I'm glad they chose to fund this, but my original point is that no government funding these days should survive unless it can be justified. We cannot keep running deficits.

Your "cursory web search" might want to include actual statistics on accidents particularly compared to the CH-46 it is replacing.

My example was pure hyperbole. :) But I think my point stands: any government program can be justified by some party, deficit or not. Even deficit spending itself is a virtue for some.

There is no test to separate pork from fiber where there is no fundamental accountability.
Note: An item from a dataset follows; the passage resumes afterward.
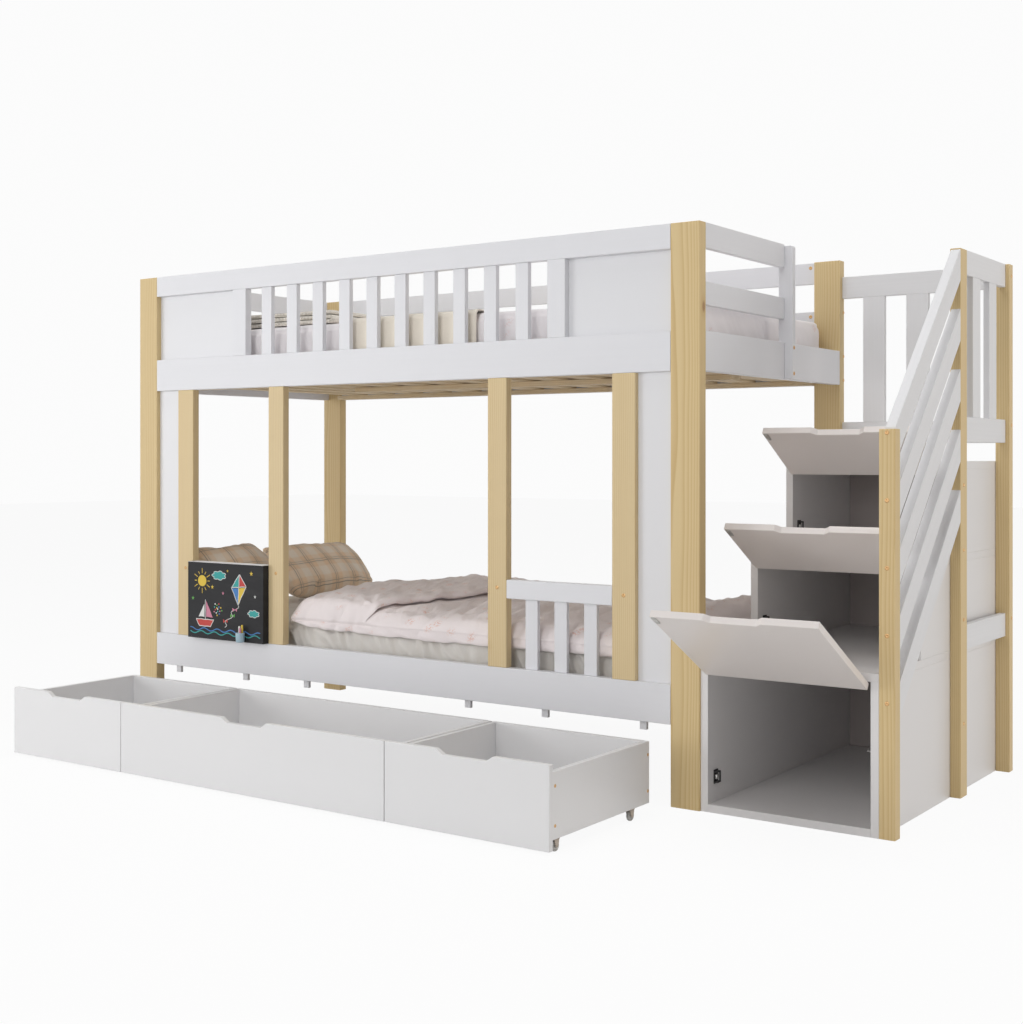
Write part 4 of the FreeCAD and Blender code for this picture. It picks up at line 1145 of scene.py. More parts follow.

Spending programs exist because spending programs exist.

I figured :), but I love reading about aircraft and hate Wired's reporting on anything involving risk or the military.

At this point, if it doesn't keep the lights on, the trains running, or protect / save lives; it needs to be looked at for cutting.

Are you suggesting that research into the top 10 causes of death isn't a lot more than the $9 billion spent on the equipment needed to discover the Higgs?

The NIH gets $30B/yr[1]. I don't know where the $9B figure for the LHC came from, but I bet it's total cost, over what, 10-15 years?

[1]http://nih.gov/about/almanac/appropriations/part2.htm

Nope, not saying that at all, I was saying that an additional $9 billion on the top 10 might have been prioritized higher. Once again, I am glad they funded the LHC, but my thesis is that government spending needs to be cut to the bone until the deficit and unpaid liabilities are dealt with. Much like we cut spending after WWII.